Sounds elicit strong emotions that can add or detract significantly from a product’s user experience. One engineering error that leads to poor sound quality can render an otherwise perfectly designed product unusable.
Vibration and acoustic simulation help prevent such slip-ups from happening. These tools allow engineers to foresee how structures and systems react to vibrational forces and sound waves, ensuring the final product strikes a harmonious balance between top-notch functionality and crystal-clear acoustics.
Whether examining an electric vehicle (EV), turbine, or home speaker system, engineering simulation software empowers you to uncover a range of acoustic characteristics without creating a single physical prototype. Below are some examples:
- Assessing and Refining Sound Quality: Seamlessly integrate acoustic simulations with empirical data from laboratory tests to meticulously analyze and refine sound quality across a diverse array of products.
- Enhancing Engine Acoustics: Elevate electric and traditional motor design by audibly experiencing the acoustics of the motor and its sub-components at various speeds. Using simulation data to minimize noise and vibration creates a more immersive, enjoyable, and secure driving experience.
- Rendering Component-to-System Sound: Immerse yourself in the auditory experience of your product and its individual components in true-to-life settings, simulating daily usage to ensure optimal performance.

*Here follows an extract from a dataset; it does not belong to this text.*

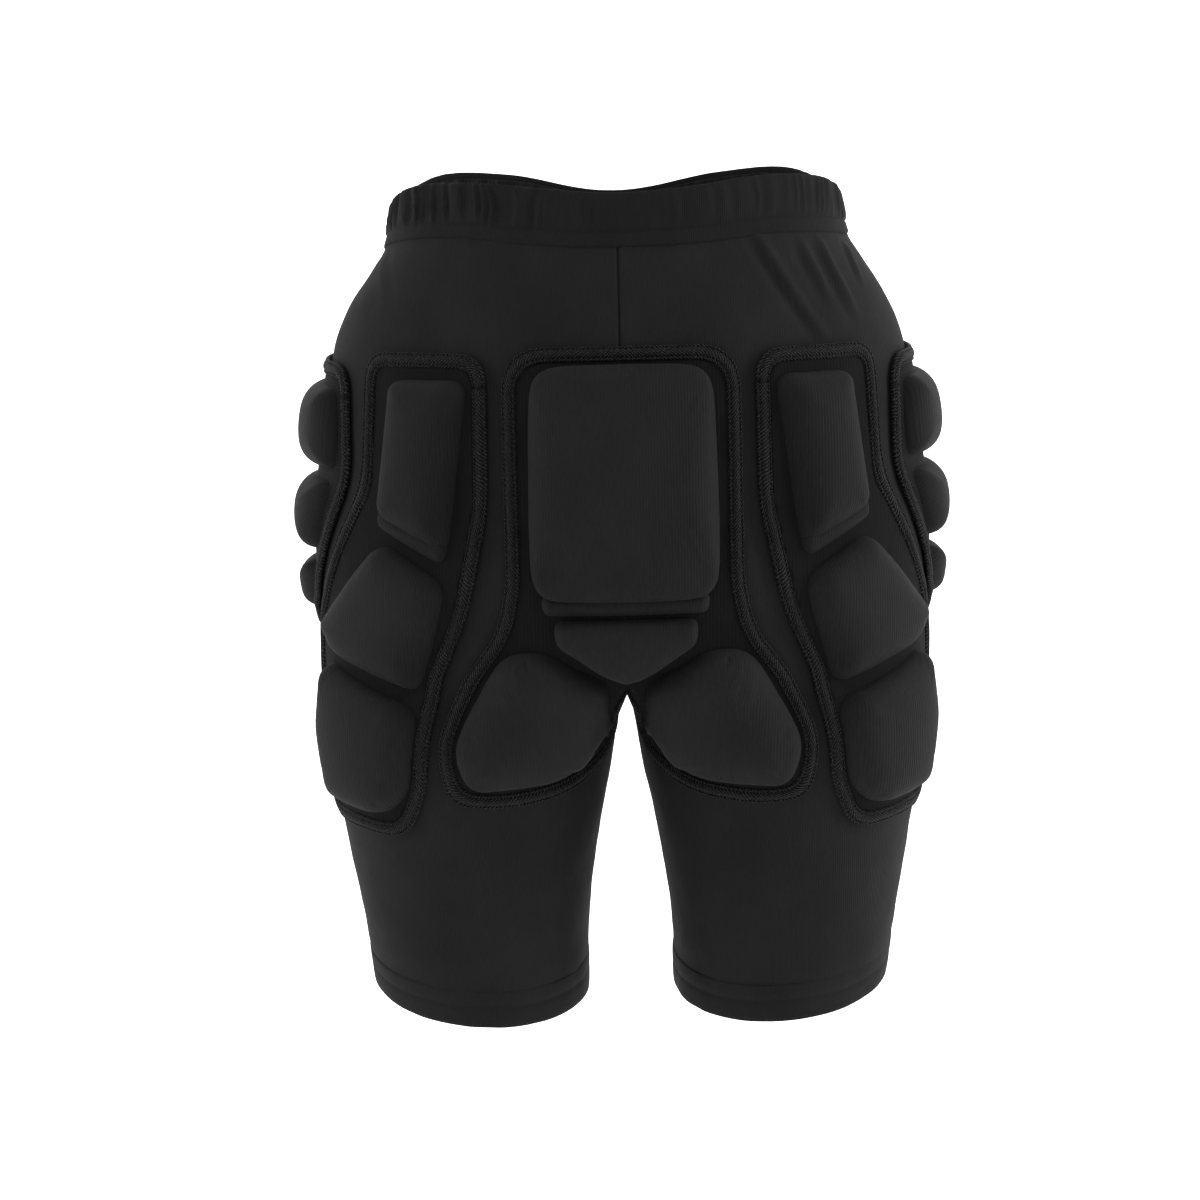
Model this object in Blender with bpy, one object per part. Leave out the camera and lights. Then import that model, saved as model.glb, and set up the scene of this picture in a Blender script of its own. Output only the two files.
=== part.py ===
"""Padded impact shorts: close-fitting shorts with raised foam pads on the seat, thighs and hips.

Metres. +X is the wearer's right, +Y the wearer's front, +Z up. The origin is the centre of the
waist opening. Positions on the shorts are given as (arc, level): arc is measured round the body
from the centre-back line, level is measured down from the top of the waist.
"""
import math

import bmesh
import bpy
import numpy as np
from mathutils import Matrix, Vector
from mathutils.geometry import delaunay_2d_cdt

MM = 0.001

# ---- body form: (level, half width, rear depth, front depth, squareness)
TORSO = [
    (0.000, 0.1190, 0.0880, 0.0920, 2.15),
    (0.030, 0.1240, 0.0905, 0.0950, 2.15),
    (0.042, 0.1310, 0.0930, 0.0970, 2.18),
    (0.060, 0.1425, 0.0970, 0.1000, 2.20),
    (0.085, 0.1530, 0.1035, 0.1030, 2.25),
    (0.120, 0.1585, 0.1120, 0.1050, 2.30),
    (0.160, 0.1625, 0.1190, 0.1050, 2.35),
    (0.200, 0.1645, 0.1225, 0.1035, 2.40),
    (0.235, 0.1635, 0.1165, 0.0975, 2.45),
]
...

Many of the above simulations depend on accurate materials data to obtain accurate simulation results. Material and process choices—for example, the use of rare earths in magnet design—can dictate availability and cost with simulation results. A known-good repository of materials data makes selection and evaluation of cost-reducing and performance-enhancing materials easier and faster earlier in your design cycle, speeding your time to market.